* Aim of the task *
Can the data below be set down again exactly, line for line?

* Provided material *
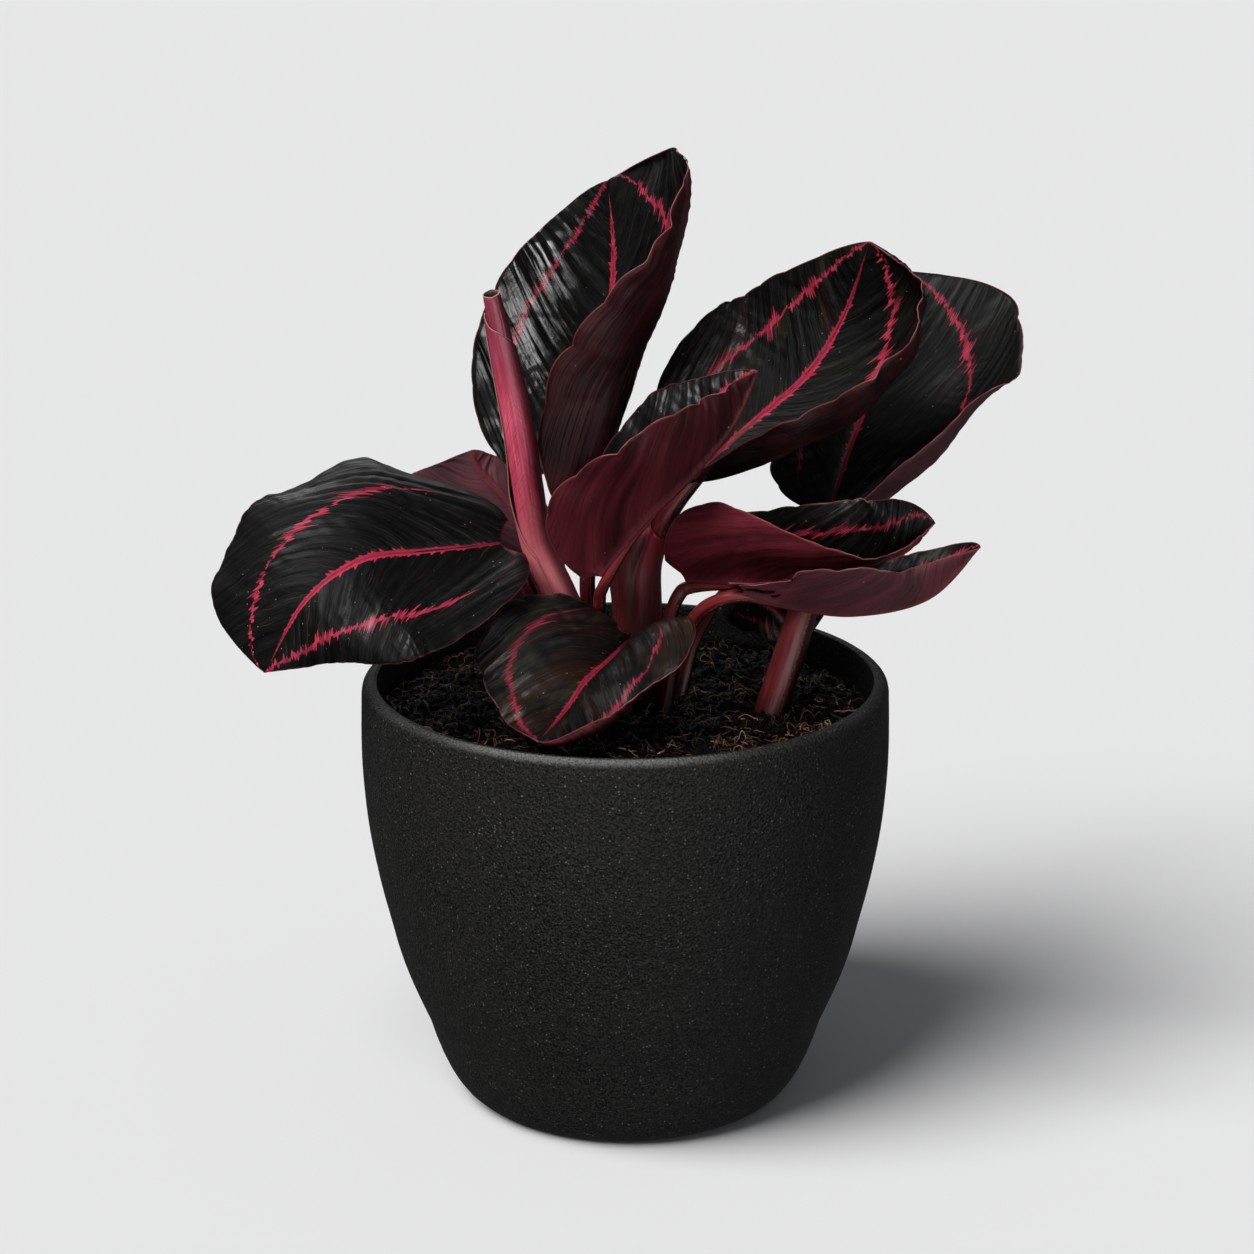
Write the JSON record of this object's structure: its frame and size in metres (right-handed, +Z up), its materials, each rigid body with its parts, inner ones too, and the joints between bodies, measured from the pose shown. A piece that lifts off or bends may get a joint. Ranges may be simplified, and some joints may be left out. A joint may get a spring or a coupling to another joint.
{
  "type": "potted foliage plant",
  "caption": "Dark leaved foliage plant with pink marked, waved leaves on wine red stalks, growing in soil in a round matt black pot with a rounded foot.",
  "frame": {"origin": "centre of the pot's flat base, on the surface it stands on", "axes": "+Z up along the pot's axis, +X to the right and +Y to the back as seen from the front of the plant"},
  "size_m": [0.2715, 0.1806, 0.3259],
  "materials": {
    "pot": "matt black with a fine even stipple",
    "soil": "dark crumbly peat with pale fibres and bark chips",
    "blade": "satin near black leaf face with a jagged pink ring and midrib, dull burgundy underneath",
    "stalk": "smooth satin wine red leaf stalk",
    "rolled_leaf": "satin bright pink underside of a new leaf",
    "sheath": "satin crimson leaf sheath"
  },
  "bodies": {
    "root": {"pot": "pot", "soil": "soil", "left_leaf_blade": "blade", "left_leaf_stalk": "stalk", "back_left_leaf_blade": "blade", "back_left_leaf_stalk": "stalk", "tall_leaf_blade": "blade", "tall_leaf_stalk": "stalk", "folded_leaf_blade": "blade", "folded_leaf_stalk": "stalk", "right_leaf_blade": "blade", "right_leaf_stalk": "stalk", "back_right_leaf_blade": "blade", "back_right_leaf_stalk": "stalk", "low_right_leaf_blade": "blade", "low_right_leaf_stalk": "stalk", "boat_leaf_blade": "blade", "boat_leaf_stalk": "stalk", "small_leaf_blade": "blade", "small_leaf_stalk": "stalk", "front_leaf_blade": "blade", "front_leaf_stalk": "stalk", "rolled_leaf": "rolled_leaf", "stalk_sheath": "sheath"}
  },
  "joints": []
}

* Response *
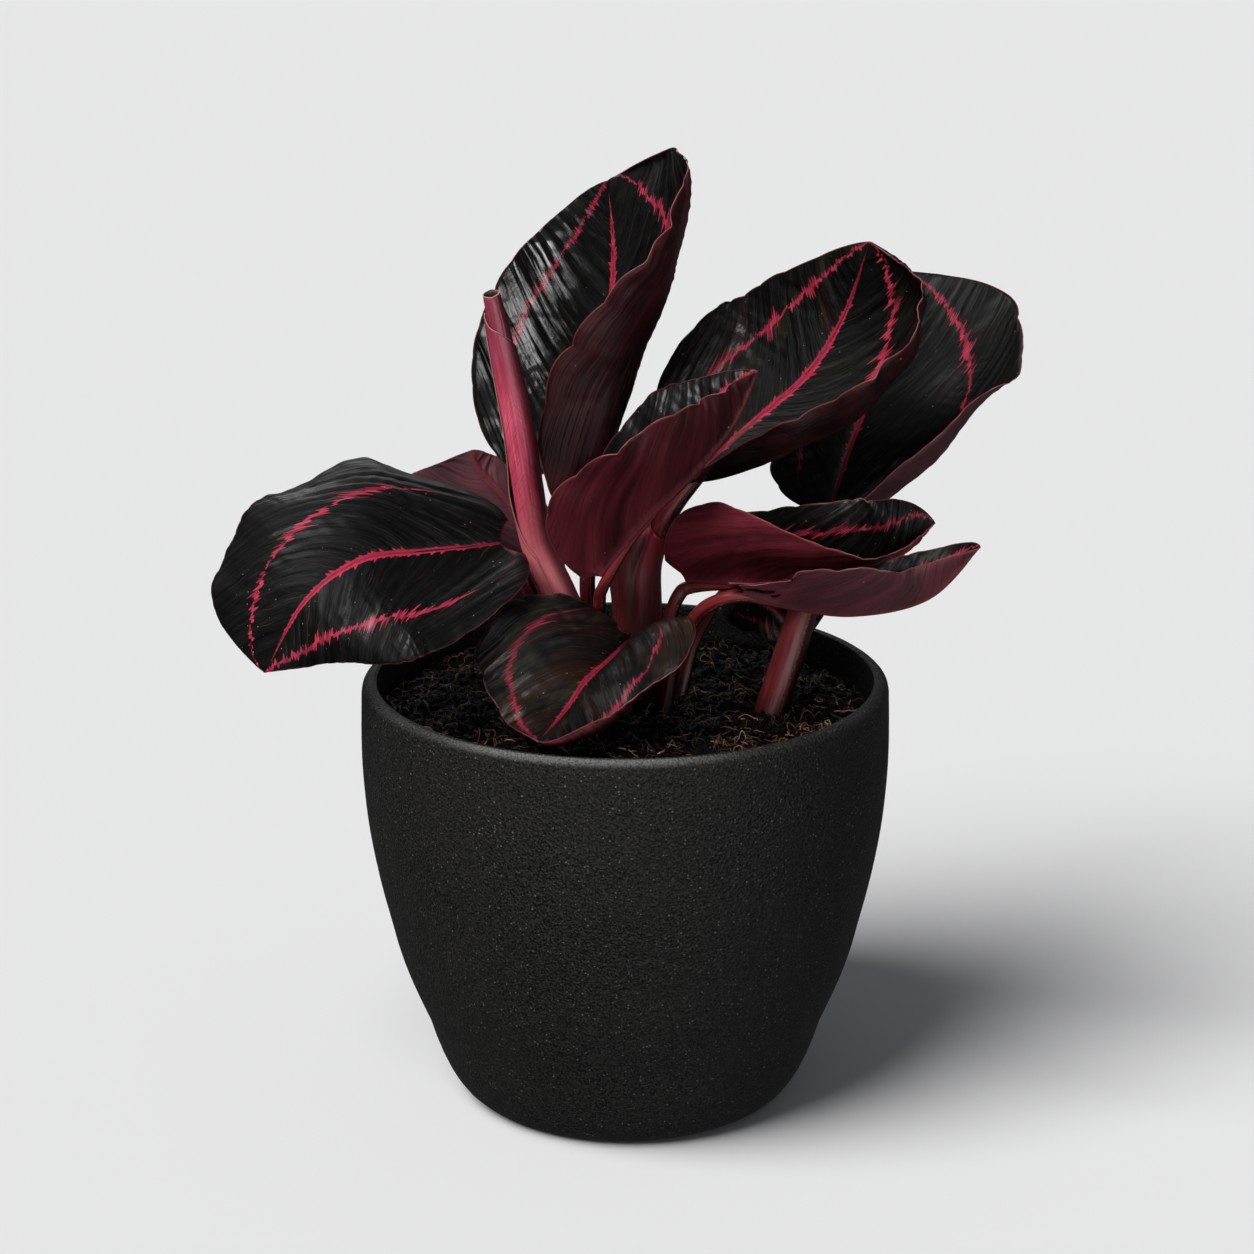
Write the JSON record of this object's structure: its frame and size in metres (right-handed, +Z up), its materials, each rigid body with its parts, inner ones too, and the joints between bodies, measured from the pose shown. A piece that lifts off or bends may get a joint. Ranges may be simplified, and some joints may be left out. A joint may get a spring or a coupling to another joint.
{
  "type": "potted foliage plant",
  "caption": "Dark leaved foliage plant with pink marked, waved leaves on wine red stalks, growing in soil in a round matt black pot with a rounded foot.",
  "frame": {"origin": "centre of the pot's flat base, on the surface it stands on", "axes": "+Z up along the pot's axis, +X to the right and +Y to the back as seen from the front of the plant"},
  "size_m": [0.2715, 0.1806, 0.3259],
  "materials": {
    "pot": "matt black with a fine even stipple",
    "soil": "dark crumbly peat with pale fibres and bark chips",
    "blade": "satin near black leaf face with a jagged pink ring and midrib, dull burgundy underneath",
    "stalk": "smooth satin wine red leaf stalk",
    "rolled_leaf": "satin bright pink underside of a new leaf",
    "sheath": "satin crimson leaf sheath"
  },
  "bodies": {
    "root": {"pot": "pot", "soil": "soil", "left_leaf_blade": "blade", "left_leaf_stalk": "stalk", "back_left_leaf_blade": "blade", "back_left_leaf_stalk": "stalk", "tall_leaf_blade": "blade", "tall_leaf_stalk": "stalk", "folded_leaf_blade": "blade", "folded_leaf_stalk": "stalk", "right_leaf_blade": "blade", "right_leaf_stalk": "stalk", "back_right_leaf_blade": "blade", "back_right_leaf_stalk": "stalk", "low_right_leaf_blade": "blade", "low_right_leaf_stalk": "stalk", "boat_leaf_blade": "blade", "boat_leaf_stalk": "stalk", "small_leaf_blade": "blade", "small_leaf_stalk": "stalk", "front_leaf_blade": "blade", "front_leaf_stalk": "stalk", "rolled_leaf": "rolled_leaf", "stalk_sheath": "sheath"}
  },
  "joints": []
}